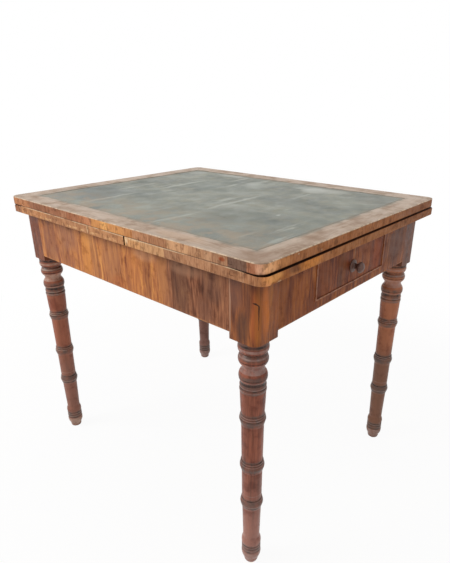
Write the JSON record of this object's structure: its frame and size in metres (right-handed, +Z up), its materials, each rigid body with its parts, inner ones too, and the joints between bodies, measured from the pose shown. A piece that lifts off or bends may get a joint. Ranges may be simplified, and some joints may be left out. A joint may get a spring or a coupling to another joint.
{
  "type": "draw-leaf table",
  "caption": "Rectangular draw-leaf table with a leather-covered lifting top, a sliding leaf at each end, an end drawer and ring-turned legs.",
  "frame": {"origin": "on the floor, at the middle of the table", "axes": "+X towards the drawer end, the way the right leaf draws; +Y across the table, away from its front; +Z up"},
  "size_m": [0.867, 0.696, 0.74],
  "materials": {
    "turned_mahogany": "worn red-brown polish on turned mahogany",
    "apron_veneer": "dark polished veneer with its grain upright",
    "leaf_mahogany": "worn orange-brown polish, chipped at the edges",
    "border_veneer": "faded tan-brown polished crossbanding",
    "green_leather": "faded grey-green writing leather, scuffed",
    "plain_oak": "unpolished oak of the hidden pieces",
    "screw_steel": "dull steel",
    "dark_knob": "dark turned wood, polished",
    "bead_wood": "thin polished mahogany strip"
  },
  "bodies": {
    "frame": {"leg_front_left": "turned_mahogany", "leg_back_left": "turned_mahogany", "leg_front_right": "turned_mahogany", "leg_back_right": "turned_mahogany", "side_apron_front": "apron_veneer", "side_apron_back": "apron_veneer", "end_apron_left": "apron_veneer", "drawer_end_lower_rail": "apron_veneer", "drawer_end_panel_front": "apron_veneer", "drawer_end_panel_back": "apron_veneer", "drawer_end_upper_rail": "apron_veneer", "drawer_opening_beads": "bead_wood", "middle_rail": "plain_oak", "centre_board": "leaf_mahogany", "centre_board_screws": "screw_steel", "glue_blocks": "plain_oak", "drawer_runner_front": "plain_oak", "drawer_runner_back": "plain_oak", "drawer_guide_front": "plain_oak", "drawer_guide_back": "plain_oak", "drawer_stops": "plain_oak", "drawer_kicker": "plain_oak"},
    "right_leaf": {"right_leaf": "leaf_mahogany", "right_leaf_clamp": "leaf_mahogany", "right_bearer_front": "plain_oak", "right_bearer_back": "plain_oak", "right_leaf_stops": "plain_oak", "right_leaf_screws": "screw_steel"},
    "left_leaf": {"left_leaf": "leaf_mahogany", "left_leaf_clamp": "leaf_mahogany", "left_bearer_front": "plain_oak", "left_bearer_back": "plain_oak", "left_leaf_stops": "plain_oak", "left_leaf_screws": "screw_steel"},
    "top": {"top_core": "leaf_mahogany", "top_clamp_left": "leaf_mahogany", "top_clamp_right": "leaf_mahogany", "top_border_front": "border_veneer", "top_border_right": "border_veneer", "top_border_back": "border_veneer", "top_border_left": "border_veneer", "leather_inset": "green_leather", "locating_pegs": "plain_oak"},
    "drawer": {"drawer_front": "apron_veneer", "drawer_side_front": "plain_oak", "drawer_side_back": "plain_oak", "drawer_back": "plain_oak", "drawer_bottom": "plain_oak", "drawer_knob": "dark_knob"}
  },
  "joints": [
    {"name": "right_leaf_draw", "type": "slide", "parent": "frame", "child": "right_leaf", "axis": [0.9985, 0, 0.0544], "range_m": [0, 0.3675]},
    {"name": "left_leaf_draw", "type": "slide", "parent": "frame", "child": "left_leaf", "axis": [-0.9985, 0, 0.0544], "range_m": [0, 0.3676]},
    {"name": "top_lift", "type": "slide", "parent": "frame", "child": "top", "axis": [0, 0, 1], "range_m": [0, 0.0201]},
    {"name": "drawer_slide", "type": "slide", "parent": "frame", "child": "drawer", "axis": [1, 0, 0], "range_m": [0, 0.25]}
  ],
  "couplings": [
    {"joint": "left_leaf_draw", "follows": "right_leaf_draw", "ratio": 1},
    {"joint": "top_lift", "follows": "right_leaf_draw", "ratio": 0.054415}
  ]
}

################

• AIM OF THE EXERCISE: From the listing above, copy every line that includes the word "with".

• THE COMPLETED TASK:
Write the JSON record of this object's structure: its frame and size in metres (right-handed, +Z up), its materials, each rigid body with its parts, inner ones too, and the joints between bodies, measured from the pose shown. A piece that lifts off or bends may get a joint. Ranges may be simplified, and some joints may be left out. A joint may get a spring or a coupling to another joint.
  "caption": "Rectangular draw-leaf table with a leather-covered lifting top, a sliding leaf at each end, an end drawer and ring-turned legs.",
    "apron_veneer": "dark polished veneer with its grain upright",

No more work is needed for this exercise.